I'm interested in designing a microstrip power combiner to connect two modules to one antenna (only one module will be connected at a time). The idea is to have just one antenna connector on the PCB regardless the module I'm using at the moment. I've been looking Wilkinson's power divider and T power divider, the thing is that the modules operate at different frequencies.

Is it possible to make some kind of dual frequency Wilkinson or any other kind of power combiner? Is there any book or paper you recommend? I'm thinking in making this because I believe it could be a problem if I have a microstrip ramification even if it has nothing connected to the other end, am I right?

Thanks in advance for any help you can provide me.

Regards,
Victor
 

If you connect antenna to the splitter you will have two antenna connectors at the splitter's outputs anyway. Design of Wilkinson or any other splitter/combiner will depends on your requirements. What is the frequencies for each signals? Please keep in mind that splitter will have at least 3.5 dB of loss and you need to terminate unused splitter's port.
 

Hi RF-OM, thanks for your answer.

What I want to do is to make one PCB which sometimes will have a Zigbee (2.4 GHz) module and sometimes a GPS (1.575 Ghz) module, but I would like to have just one SMA, so the device case won't vary.

Maybe is not a power splitter what I'm looking for, I was thinking in something like the image attached, would it work fine? How can I terminate the unused splitter's ports, a 50Ω resistor would do it? λ2 corresponds to Zigbee's frequency and λ1 to GPS' frequency.

Regards,
Victor
 

Your picture looks like Wilkinson combiner, but in this case two lines to outputs must be 70.7Ohm and be quoter wave by length. I think it is possible to design such Wilkinson combiner-splitter but you will lost about 3.5 or 4 dB. I would rather use diplexer with outputs for 2.4CHz and 1.575GHz. In this case you will lose only about 1 or 1.5 dB. Let me know if you need some paper on diplexer or Wilkinson design. In any case unused port must be terminated. Resistor on the board should be okay, but two in parallel but looking in opposite directions is better.
 

Thanks again.

My idea setting it to λ/2 was to try to make it look like an open circuit for each other frequencies, isn't that possible?
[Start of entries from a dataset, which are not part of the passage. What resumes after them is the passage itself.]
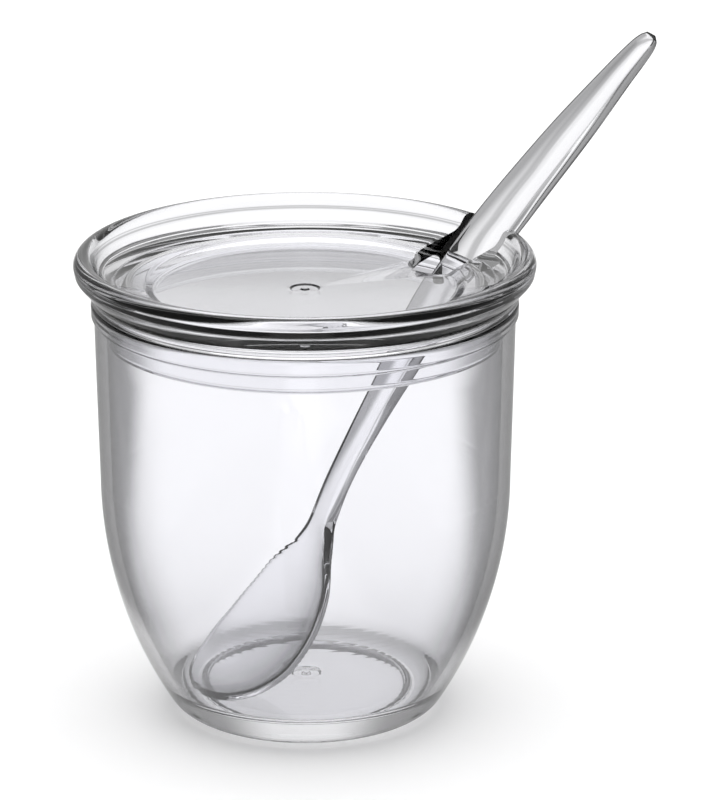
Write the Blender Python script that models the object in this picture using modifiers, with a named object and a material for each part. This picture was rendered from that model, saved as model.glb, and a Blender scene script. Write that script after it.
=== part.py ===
"""A clear plastic condiment jar, its notched drop-in lid, and the spoon that stands in the notch."""

import math

import bmesh
import bpy

# Every size is in metres and every angle in degrees. Z is up and the jar stands on z = 0.
# While it is built, the jar's axis is the Z axis. At the end the whole model moves along X and Y,
# so that the origin is the centre of its footprint on the table.
COLLECTION_NAME = "condiment_jar"
TURN_STEPS = 56
TOUCH_GAP = 0.0003
MERGE = 0.00001
SHARP_ANGLE = 28.0
CORNER_STEPS = 4
EDGE_STEPS = 3

# The jar: a straight upper wall with a slight taper, then one long arc down to a foot ring.
JAR_HEIGHT = 0.0916
WALL = 0.0025
WAIST_Z = 0.0522
WAIST_RADIUS = 0.04393
TAPER = 0.0205
BELLY_ARC = 0.092
BELLY_STEPS = 9
BEAD_RADIUS = 0.0454
BEAD_HEIGHT = 0.0034
BEAD_ROUND = 0.0009
BEAD_UNDER_ANGLE = -80.0
LIP_ROUND = 0.0011
FLOOR_Z = 0.0068
FLOOR_FILLET = 0.0034
FOOT_ROUND = 0.0070
FOOT_INNER_RADIUS = 0.0230
FOOT_RECESS = 0.0028
FOOT_FILLET = 0.0022

# The gate mark, a shallow ring with a nub, is moulded at the middle of the jar's floor and of the lid's disc.
GATE_RADIUS = 0.0033
GATE_FLOOR_RADIUS = 0.0028
GATE_DEPTH = 0.0004
NUB_RADIUS = 0.0010
NUB_TOP_RADIUS = 0.0007

# The lid: a flat sunk disc, a dished slope, a thick round lip that flares past the jar, and a plug skirt.
DISC_TOP_Z = 0.0936
DISC_THICKNESS = 0.0023
DISC_RADIUS = 0.0318
SLOPE_POINTS = ((0.0336, 0.0948), (0.0380, 0.0964), (0.0423, 0.0979), (0.0447, 0.0998))
LID_LIP_RADIUS = 0.0490
LID_LIP_ROUND = 0.0021
LID_LIP_ARC = (135.0, -15.0)
LID_LIP_STEPS = 7
LID_TOP_Z = 0.1015
FLARE_POINTS = ((0.0485, 0.0976), (0.0473, 0.0958), (0.0461, 0.0945))
COLLAR_RADIUS = 0.0454
COLLAR_TOP_Z = 0.0938
SKIRT_RADIUS = 0.0415
SKIRT_THICKNESS = 0.0022
SKIRT_BOTTOM_Z = 0.0836
SKIRT_STEPS = 6
POCKET_FILLET = 0.0024
POCKET_ARC_END = 75.0

# The notch lets the spoon out through disc, lip and skirt. It runs outwards at this angle from +X.
SPOON_HEADING = 31.0
NOTCH_WIDTH = 0.0154
NOTCH_INNER_REACH = 0.0270
NOTCH_OUTER_REACH = 0.0640
NOTCH_CUT_HEIGHT = 0.0290
NOTCH_STEPS = 32

# The spoon, seen from its side: where the bowl's tip is, and how steeply it climbs along its length.
BOWL_TIP = (-0.0264, 0.0086)
CLIMB = ((0.0, 12.0), (0.0094, 33.0), (0.0207, 48.0), (0.0316, 59.5), (0.0440, 64.0),
         (0.0560, 60.5), (0.0770, 55.6), (0.0990, 50.2), (0.1210, 43.6), (0.1300, 42.3))
CLIMB_STEP = 0.0004
SPOON_LENGTH = 0.1747
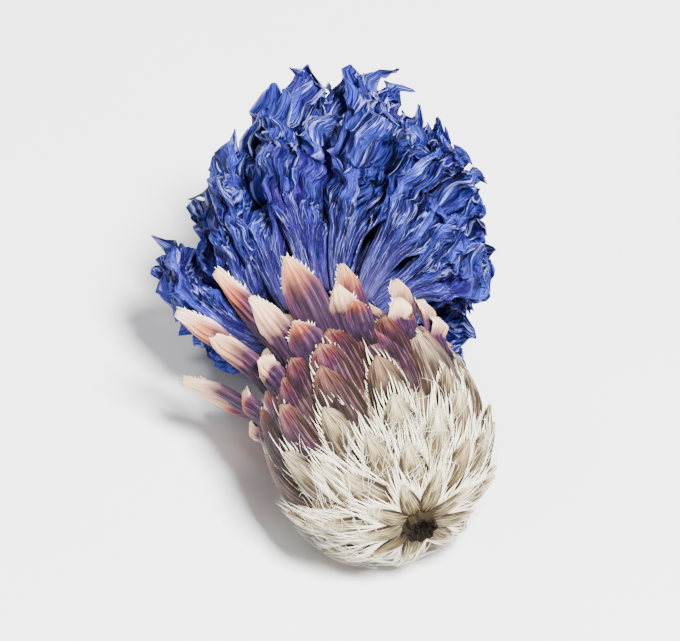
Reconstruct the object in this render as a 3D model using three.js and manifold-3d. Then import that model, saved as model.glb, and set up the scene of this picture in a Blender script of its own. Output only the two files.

I think I'll follow your advice with the diplexer so I'll appreciatte if you can send me the papers or the links to the papers.
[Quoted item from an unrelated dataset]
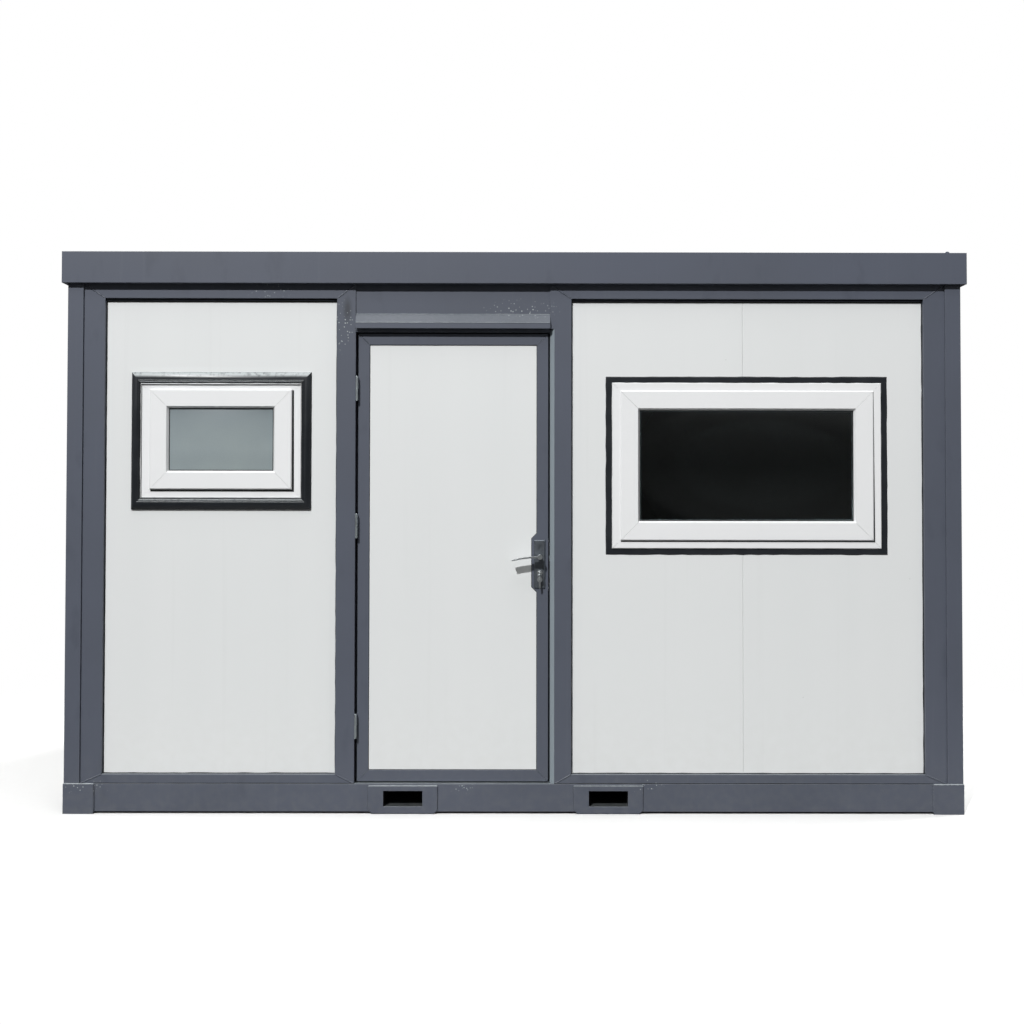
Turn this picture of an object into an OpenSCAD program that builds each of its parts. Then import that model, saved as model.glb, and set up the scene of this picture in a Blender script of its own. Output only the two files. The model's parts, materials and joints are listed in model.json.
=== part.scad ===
// Portable office cabin: a flat-pack steel frame with sandwich wall panels, a hinged door
// and two fixed windows. Millimetres, +Z up. The origin is the middle of the footprint on
// the ground, +X runs along the front to the right, and the front faces -Y.

/* [Overall] */
// Length over the base corner blocks
cabin_len = 4000; // [3800:50:6000]
// Depth over the base corner blocks
cabin_depth = 2400; // [1800:50:3000]
// Height from the ground to the top of the roof fascia
cabin_height = 2500; // [2400:10:3000]

/* [Setbacks behind the corner block face] */
// Base rails
rail_setback = 8; // [4:1:12]
// Corner posts
post_setback = 3; // [0:1:6]
// Trims round the wall bays
trim_setback = 12; // [8:1:20]
// Wall panels behind the trims' faces
panel_recess = 20; // [10:1:30]
// Sheet over the door, behind the trims' faces
transom_recess = 5; // [2:1:10]

/* [Base] */
// Height of the base frame and its corner blocks
base_h = 132; // [120:1:180]
// Length of a corner block's arms
block_arm = 135; // [110:1:180]
// Wall of a corner block
block_t = 8; // [5:1:12]
// Underside of the base rails above the ground
rail_bottom = 10; // [5:1:15]
// Sheet of the base rails
rail_t = 4; // [3:0.5:6]
// Width of the base rails' flanges
rail_flange = 80; // [75:1:100]
// Most distance between floor joists
joist_pitch = 460; // [300:10:600]
// Width of a floor joist
joist_w = 50; // [30:1:70]
// Sheet of a floor joist
joist_t = 3; // [2:0.5:5]

/* [Fork pockets] */
// Middle of the left pocket
pocket_left_x = -493; // [-700:1:-400]
// Middle of the right pocket
pocket_right_x = 420; // [350:1:700]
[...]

Why is better two resistors in parallel but in opposite directions?

Thanks for your help,
Victor
 

I prepared pdf file for you with title pages and chapters for diplexer and splitter design. This is good for start and often enough to do the whole design.

Two resistors as termination is better because in this case load is somewhat distributed, not concentrated in one point. Having two parallel return paths also reduce they inductance practically twice because there is no common flux. You can check it with VNA and see what will be the difference.